In: Economics
President Trump continues to engage in a “trade war” with China.
(a) Briefly explain what it means to say we are engaged in a “trade war” with China and what outcome the U.S. is hoping to achieve.
(b) Discuss the overall effects of the “trade war” on (i) U.S. firms, (ii) U.S. consumers, and (iii) net U.S. welfare. Be sure to make appropriate distinctions regarding different types of firms in the economy.
(c) As an economic policy adviser to the President, would you support protectionist policies? Or, would you advocate for freer trade? Are there certain conditions or other policies that must be paired with free-trade deals before you would recommend supporting them? Briefly justify your answer using appropriate economic analysis. A well-justified answer should ac- knowledge arguments on both sides of the issue.
a. Engaging in trade war means both the countries raising tariff on each other imported goods into the countries for promoting their domestic firms and also increase employment level. This war started with the U.S. raising the tariff rate on Chinese imported goods and since then both has been raising tariffs on each other imported goods. The U.S. is hoping to increase their domestic production levels and also increase employment within the nation.

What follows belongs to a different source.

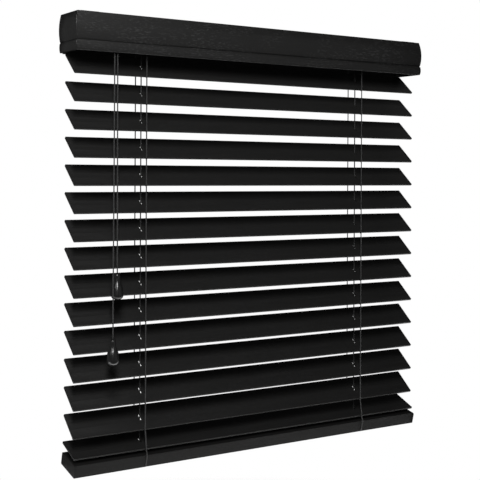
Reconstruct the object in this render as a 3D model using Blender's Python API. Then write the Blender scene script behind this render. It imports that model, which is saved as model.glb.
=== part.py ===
"""Venetian blind with 50 mm slats, a cord tilt and a cordless spring lift.

Metres, +Z up. X runs along the slats, -Y faces the room and +Y the window.
The origin is on the plane that the two brackets are screwed up to, midway
along the headrail and above the line of slat centres. The blind is fully
lowered and its slats are tilted with their room edges down.
"""

import math

import bmesh
import bpy
from mathutils import Matrix, Vector

# Slats
SLAT_COUNT = 15
SLAT_LENGTH = 0.718
SLAT_WIDTH = 0.050
SLAT_THICKNESS = 0.003
SLAT_EDGE_RADIUS = 0.0013
SLAT_PITCH = 0.045
FIRST_SLAT_Z = -0.082
LAST_SLAT_Z = -0.7055
ROUTE_SLOT_LENGTH = 0.013
ROUTE_SLOT_WIDTH = 0.0036
SLAT_TILT = math.radians(40.8)
LAST_SLAT_TILT = 0.55 * SLAT_TILT

# Bottom rail
RAIL_WIDTH = 0.054
RAIL_HEIGHT = 0.021
RAIL_CORNER = 0.002
RAIL_Z = -0.7285
RAIL_TILT = 0.34 * SLAT_TILT
RAIL_GROOVE_WIDTH = 0.0030
RAIL_GROOVE_DEPTH = 0.002

# Ladders and lift cords
LADDER_X = 0.230
LADDER_RADIUS = 0.0268
LADDER_CORD = 0.0012
LADDER_CORD_WIDTH = 0.0022
LIFT_CORD = 0.0020

# Headrail
HEADRAIL_LENGTH = 0.700
HEADRAIL_WIDTH = 0.057
HEADRAIL_TOP = -0.0025
HEADRAIL_BOTTOM = -0.0525
HEADRAIL_WALL = 0.0008
HEADRAIL_LIP = 0.003
ROD_Z = -0.027
ROD_SIDE = 0.006

# Cord tilt
TILTER_X = -0.293
WORM_Z = -0.0425
WORM_RADIUS = 0.004
GEAR_RADIUS = 0.011
GEAR_TEETH = 20
PULLEY_RADIUS = 0.006
NOSE_FRONT = -0.0316
NOSE_BOTTOM = -0.0545
TILT_CORD = 0.0020
CORD_EXIT_Y = -0.0303
LONG_EXIT_X = -0.2940
SHORT_EXIT_X = -0.2887
LONG_TASSEL = (-0.3027, -0.0458, -0.5246)
SHORT_TASSEL = (-0.2927, -0.0402, -0.4204)
TASSEL_HEIGHT = 0.0415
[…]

b. This trade war is promoting U.S. firms as they have increased their domestic production levels because of fall in imported Chinese goods coming in the nation. Thus, firms who are competing with the Chinese made imported goods are the gainers from imposition of tariff. The U.S. consumers will lose as Chinese goods are cheaper as compared to the domestically made U.S. goods. Thus, consumer surplus will fall. Net U.S. welfare will decline with the imposition of tariff because tariff leads to deadweight loss.
c. Economic policy advisers are advocates of freer trade policy. But protectionist measures are advisable in the short run when the firms are in the nascent stage and need protection from foreign nations. This trade war between US and China has not only resulted in decline in level of GDP in U.S. and China but overall world GDP also. Thus, it is advisable in the short run but not in the long run.